TO DO: Which lines hold the word "FreeCAD"? Copy each of them.

[Begin EXTRACTED DATA]

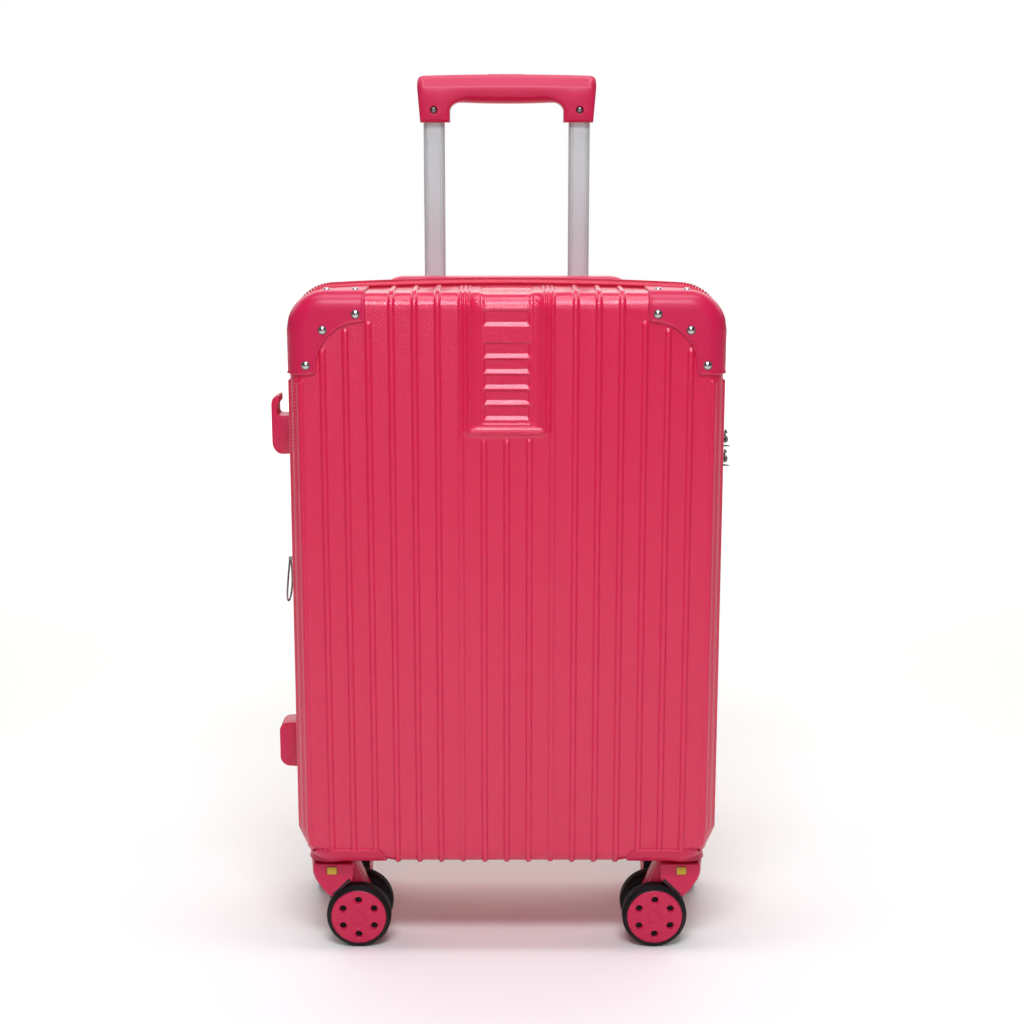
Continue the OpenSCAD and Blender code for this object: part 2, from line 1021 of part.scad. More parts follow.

[End EXTRACTED DATA]
[Begin EXTRACTED DATA]

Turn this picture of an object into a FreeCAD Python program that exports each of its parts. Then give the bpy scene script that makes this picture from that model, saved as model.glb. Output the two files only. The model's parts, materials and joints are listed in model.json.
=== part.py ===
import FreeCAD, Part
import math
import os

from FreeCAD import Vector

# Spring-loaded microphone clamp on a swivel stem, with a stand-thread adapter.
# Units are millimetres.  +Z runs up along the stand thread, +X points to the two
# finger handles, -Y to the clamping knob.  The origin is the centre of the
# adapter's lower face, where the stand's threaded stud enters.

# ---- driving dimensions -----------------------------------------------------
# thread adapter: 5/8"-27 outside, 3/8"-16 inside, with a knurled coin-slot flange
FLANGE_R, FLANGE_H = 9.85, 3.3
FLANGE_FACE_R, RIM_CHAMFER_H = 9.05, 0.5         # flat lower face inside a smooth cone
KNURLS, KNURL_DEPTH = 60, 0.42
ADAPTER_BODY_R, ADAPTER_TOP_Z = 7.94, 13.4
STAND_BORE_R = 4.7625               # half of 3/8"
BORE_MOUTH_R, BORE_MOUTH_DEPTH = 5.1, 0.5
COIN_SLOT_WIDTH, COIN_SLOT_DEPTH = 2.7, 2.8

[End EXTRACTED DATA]
[Begin EXTRACTED DATA]

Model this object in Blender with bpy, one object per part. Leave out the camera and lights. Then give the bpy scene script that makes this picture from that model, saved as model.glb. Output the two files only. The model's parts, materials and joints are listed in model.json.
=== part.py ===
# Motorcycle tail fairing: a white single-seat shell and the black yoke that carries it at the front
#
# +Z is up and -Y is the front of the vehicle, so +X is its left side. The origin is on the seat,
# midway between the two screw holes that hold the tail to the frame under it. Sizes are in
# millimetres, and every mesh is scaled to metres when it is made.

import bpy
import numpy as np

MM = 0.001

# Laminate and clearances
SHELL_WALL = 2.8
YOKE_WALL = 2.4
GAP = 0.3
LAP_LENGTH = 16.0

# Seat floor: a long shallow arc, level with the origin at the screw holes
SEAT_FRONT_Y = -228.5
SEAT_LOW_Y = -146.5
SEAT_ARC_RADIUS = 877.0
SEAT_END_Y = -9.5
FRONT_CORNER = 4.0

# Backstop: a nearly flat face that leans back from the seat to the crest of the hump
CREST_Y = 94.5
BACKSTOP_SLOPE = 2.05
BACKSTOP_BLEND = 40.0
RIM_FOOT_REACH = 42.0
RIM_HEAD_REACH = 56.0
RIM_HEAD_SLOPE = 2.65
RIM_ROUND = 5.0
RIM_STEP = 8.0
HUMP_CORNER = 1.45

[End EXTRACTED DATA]

SOLUTION TO THIS TASK:
Turn this picture of an object into a FreeCAD Python program that exports each of its parts. Then give the bpy scene script that makes this picture from that model, saved as model.glb. Output the two files only. The model's parts, materials and joints are listed in model.json.
import FreeCAD, Part
from FreeCAD import Vector